Minha relação com a literatura de Rubem Braga tem muitos anos. Vem da época em que eu era adolescente e frequentava a biblioteca pública da cidade de Palmital, no interior do Estado de São Paulo. Aquele Centro Cultural, com concha acústica, teatro e biblioteca era meu canto favorito da cidade, meu refúgio. Em uma dessas visitas, brilhou em frente aos meus olhos o livro Ai de ti, Copacabana! Na época como estava ficando meio crente, o livro me chamou a atenção pelo apelo quase bíblico do "Ais" do Novo Testamento.
No entanto, logo me identifiquei com o cronista porque ele não gostava de usar guarda-chuva. Se a memória não me falha, era uma crônica sobre o Chile e Braga sempre dizia tomar chuvas pelas cidade, pelo simples fato de ter ódio em carregar o apetrecho com seu aspecto negro e meio fúnebre. De cara ele me conquistou. Eu vivia a perder guarda-chuvas, por onde passava deixava um, que raramente me era devolvido.

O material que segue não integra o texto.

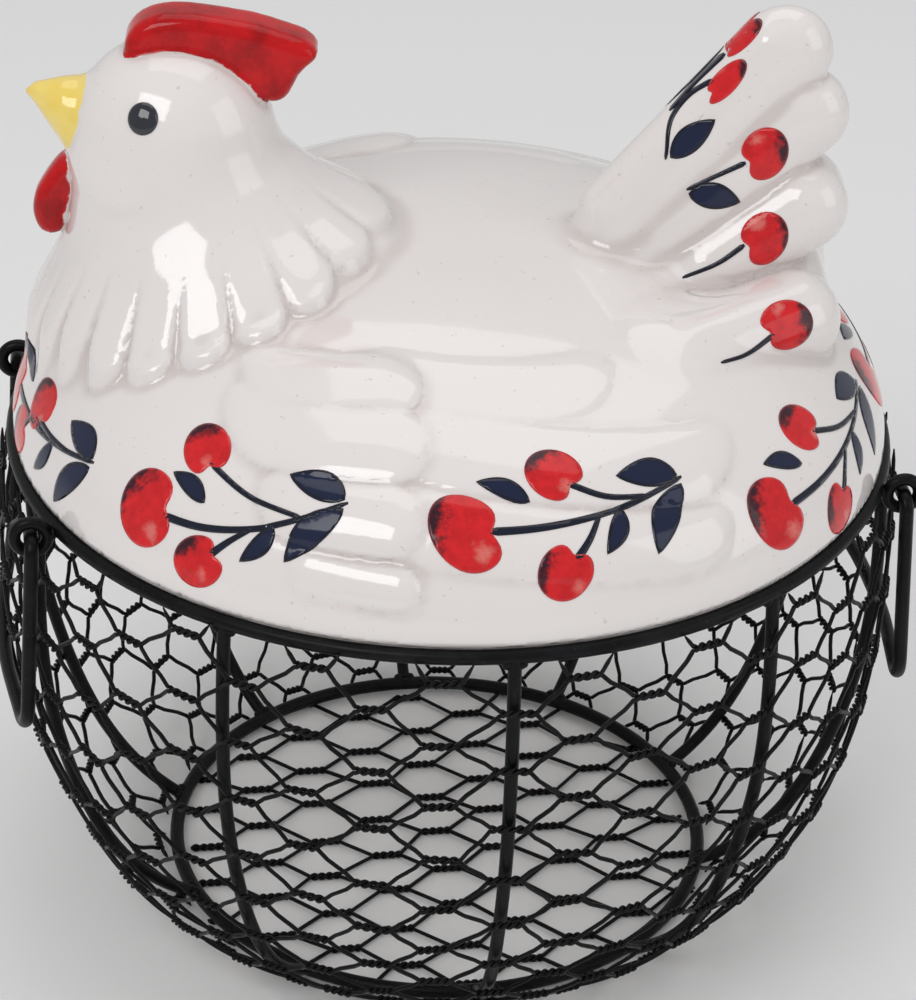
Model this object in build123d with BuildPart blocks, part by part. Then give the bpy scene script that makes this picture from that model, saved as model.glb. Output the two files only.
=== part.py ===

Essa noite, quase uma da manhã, mais uma chuva em nossa cidade de Maringá. Todos os dias tem chovido, seja pela manhã, tarde ou noite. Confesso que à noite gosto do som da chuva para dormir, após contemplar o céu vermelho que anuncia as águas. Mas, em Maringá, estamos virando sapos nesse início de janeiro de 2018. Quando era criança, ouvia os mais velhos dizerem que se chovesse os primeiros doze dias do mês, teríamos chuva o ano todo, o que na visão deles, era ótimo para a agricultura. Por essa lógica, 2018 terá de uns 15 meses pelo menos e será o ano mais longo da breve história maringaense.
Rubem Braga, sim, estávamos falando do cronista e seu livro profético. De novo, janeiro, chuvas, alagamentos no Rio de Janeiro, trânsito complicado, atraso para chegar em casa. Foi a época, porém, que os jornais davam o foco sobre essas tragédias quase naturais da cidade fluminense. Agora, a bola da vez é a violência. Que pena, Rio. Uma cidade tão bela, de praias, lagoas, Cristo Redentor, Bondinho, Aquário, Copacabana, Ipanema, Leblon, Arcos da Lapa, Botafogo, Flamengo, Jardim Botânico, Cinemas, poesia, suas universidades, uma quase morrendo, Teatro, Museu, música, samba e todas suas maravilhosas exceções.
Ano passado, há exatamente um ano estava no Rio de Janeiro. Uma semana de passeios, sol, praia, Cristo e tudo o que um turista adora. Já havia estado no Rio duas vezes, mas a trabalho, para o Encontro de Literatura Brasileira Contemporânea, na UFRJ. Na volta do evento, pegava o ônibus e cruzava todas as linhas até chegar a um hostel em Copacabana. O máximo que dava era para sentar um pouco na areia e tomar uma cerveja olhando o mar. Mas, estava valendo, era o Rio e pelo menos contemplar o mar era uma obrigação.
A voz de Rubem Braga continua a me incomodar, com seu Ai de ti, Copacabana! Em janeiro de 2017, passeei muito pelo Rio. Não vi nenhum arrastão, não ouvi nenhum tiro, nem vi nenhum assalto. A não ser pela televisão. Parece que a cidade me protegia em sua concha. Era chegar ao hotel, em frente à praça Cardeal Arcoverde, bem na boca do metrô, ligar a televisão e ver a Globo News noticiar mais um arrastão em Copacabana, que como turista, eu novamente via pela tela de um televisor.
Chamou-me a atenção a notícia de uma mulher grávida que levara um tiro, uma bala perdida, e o projétil atingira o bebê. Mãe no hospital, parto às pressas, recuperação de um, de outro, notícias boas, más e, por fim, a criança não resistiu. Ai de ti, Copacabana! Qual foi teu pecado? Que de horrendo fizeste para merecer tal castigo? Ano de 2018, janeiro novamente. Não fui ao Rio, estou trabalhando e, quando posso, contemplo a chuva pela sacada de meu apartamento, como fiz essa madrugada. Ai de ti, Copacabana! Os ais não cessaram em 2017 e mais uma mulher grávida, agora baleada na cabeça, passa por um parto às pressas e a criança está por morrer. Mais uma vez a história se repete. Onde estás, Rubem Braga? Por onde caminhas que não vês teu Rio, que continua lindo, mas violento demais? Ai de ti, Copacabana! A voz ainda ressoa e vou dormir, porque amanhã trabalho de novo.